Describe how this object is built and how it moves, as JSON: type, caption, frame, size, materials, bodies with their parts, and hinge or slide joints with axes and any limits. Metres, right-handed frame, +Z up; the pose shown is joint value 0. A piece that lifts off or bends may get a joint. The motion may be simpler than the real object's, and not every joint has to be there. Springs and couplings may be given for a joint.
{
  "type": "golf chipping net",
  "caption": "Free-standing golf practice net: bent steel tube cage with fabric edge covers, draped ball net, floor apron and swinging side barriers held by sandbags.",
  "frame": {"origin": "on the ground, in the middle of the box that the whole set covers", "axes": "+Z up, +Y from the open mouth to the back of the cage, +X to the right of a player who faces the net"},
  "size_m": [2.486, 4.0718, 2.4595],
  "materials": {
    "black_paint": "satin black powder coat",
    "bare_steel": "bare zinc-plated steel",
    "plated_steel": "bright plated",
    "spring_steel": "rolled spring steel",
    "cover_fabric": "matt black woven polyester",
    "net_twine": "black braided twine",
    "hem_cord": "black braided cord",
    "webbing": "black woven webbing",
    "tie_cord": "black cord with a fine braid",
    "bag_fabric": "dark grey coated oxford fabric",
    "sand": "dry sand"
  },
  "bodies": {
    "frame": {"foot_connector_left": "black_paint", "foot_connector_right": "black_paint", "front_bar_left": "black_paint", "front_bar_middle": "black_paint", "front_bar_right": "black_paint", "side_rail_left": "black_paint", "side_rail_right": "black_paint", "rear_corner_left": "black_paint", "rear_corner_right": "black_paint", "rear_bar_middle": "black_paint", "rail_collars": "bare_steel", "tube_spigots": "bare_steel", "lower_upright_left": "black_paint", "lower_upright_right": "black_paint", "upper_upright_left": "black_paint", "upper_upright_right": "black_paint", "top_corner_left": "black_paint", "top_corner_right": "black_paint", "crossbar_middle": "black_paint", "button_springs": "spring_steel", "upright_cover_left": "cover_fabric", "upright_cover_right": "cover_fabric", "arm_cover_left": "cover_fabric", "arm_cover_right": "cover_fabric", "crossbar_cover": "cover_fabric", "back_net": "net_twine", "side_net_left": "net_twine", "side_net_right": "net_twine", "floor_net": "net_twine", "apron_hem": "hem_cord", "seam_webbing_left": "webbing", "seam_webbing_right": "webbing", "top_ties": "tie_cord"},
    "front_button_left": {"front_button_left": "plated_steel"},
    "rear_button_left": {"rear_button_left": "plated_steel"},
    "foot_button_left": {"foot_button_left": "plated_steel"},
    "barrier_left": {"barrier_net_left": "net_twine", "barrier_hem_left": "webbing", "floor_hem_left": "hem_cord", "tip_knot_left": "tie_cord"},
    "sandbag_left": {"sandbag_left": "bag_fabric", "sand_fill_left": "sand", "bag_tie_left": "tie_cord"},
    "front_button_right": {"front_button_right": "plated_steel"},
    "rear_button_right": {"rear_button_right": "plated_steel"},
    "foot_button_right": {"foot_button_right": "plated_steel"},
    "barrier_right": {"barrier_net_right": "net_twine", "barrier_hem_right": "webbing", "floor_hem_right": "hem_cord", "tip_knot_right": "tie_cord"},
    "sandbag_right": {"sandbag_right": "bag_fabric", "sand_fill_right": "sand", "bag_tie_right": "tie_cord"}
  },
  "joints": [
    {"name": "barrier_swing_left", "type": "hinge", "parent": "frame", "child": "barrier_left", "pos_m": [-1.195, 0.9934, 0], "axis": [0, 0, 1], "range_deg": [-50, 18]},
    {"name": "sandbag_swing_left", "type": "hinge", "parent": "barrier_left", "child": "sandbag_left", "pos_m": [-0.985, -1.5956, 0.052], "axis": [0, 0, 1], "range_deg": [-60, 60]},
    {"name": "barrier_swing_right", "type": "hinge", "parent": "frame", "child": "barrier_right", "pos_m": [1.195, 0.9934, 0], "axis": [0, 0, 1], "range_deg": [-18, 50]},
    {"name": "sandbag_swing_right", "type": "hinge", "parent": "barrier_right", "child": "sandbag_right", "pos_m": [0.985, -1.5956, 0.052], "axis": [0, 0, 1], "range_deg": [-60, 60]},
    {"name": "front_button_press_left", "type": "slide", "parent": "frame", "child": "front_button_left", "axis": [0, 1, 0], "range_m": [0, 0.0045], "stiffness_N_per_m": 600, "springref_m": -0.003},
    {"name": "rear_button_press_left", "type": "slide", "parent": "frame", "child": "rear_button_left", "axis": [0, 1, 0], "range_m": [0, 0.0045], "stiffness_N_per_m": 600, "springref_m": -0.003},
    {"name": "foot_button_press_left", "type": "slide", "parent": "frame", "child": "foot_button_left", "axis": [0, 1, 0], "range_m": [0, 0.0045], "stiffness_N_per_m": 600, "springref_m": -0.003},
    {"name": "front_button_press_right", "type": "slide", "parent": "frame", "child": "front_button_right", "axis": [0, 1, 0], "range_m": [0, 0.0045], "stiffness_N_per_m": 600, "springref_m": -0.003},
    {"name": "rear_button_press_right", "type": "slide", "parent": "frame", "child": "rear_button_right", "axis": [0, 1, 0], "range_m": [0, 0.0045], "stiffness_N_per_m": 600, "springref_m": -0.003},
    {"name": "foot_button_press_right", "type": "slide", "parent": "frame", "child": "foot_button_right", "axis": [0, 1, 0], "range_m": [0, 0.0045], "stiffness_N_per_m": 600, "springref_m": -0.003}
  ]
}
--------------------------------------------------
Lines containing the string "with" are to be selected and copied.

» **Finished exercise**:
Describe how this object is built and how it moves, as JSON: type, caption, frame, size, materials, bodies with their parts, and hinge or slide joints with axes and any limits. Metres, right-handed frame, +Z up; the pose shown is joint value 0. A piece that lifts off or bends may get a joint. The motion may be simpler than the real object's, and not every joint has to be there. Springs and couplings may be given for a joint.
  "caption": "Free-standing golf practice net: bent steel tube cage with fabric edge covers, draped ball net, floor apron and swinging side barriers held by sandbags.",
    "tie_cord": "black cord with a fine braid",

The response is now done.